In turbidite regimes, the traditional line-by-line interpretation is unsatisfactory. Objectives frequently are realized only after mapping. The time required by this approach leaves little or no time to investigate deeper and shallower sections which often contain important information.
A common alternative approach to line-by-line interpretation is to increment the line-by-line process, then infill with interpolation and smoothing. This generally produces poor results in complex stratigraphic settings such as turbidites due to the complex discontinuous nature of the reflections and numerous unconformities.
Significant improvements in efficiency, quality, and accuracy can be obtained by using state-of the-art volume interpretation technologies to extract seismic correlations in three dimensions to automatically map and create specialized 3D volume images. Integrating multiple volume extraction methods yields immediate and better results than line-by-line interpretation, and provides a valuable “heads-up” view of the geology which can guide manual interpretation.
Data complexity may require tedious manual interpretation; by performing volume reconnaissance before hand, manual interpretation time can be reduced. The following case study describes this approach.

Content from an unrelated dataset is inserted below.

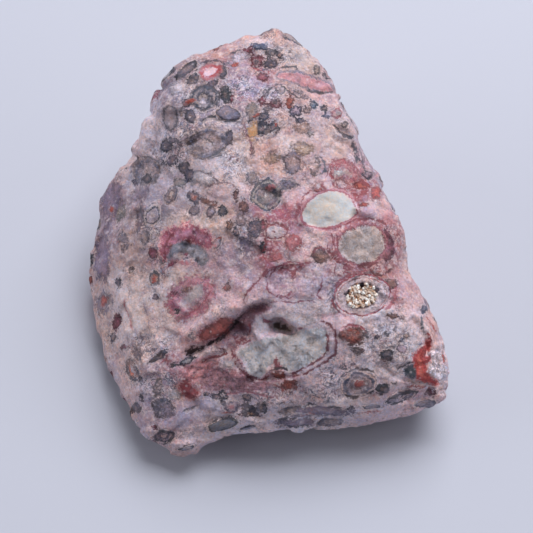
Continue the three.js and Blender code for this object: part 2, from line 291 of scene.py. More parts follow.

Study area, background geology
The study area lies near the center of the Tano-Ivoirian basin in easternmost offshore Côte d’Ivoire, West Africa, between the continental shelf break and the lower slope in water depths ranging from approximately 300 m (984 ft) in the north to more than 2,100 m (6,890 ft) in the South. Turonian and Santonian slope fan turbidities pinch-out around the flanks of Albian tilted fault blocks while younger Campanian to present-day large slope canyon complexes cut through and lie off the flanks of the old structural highs.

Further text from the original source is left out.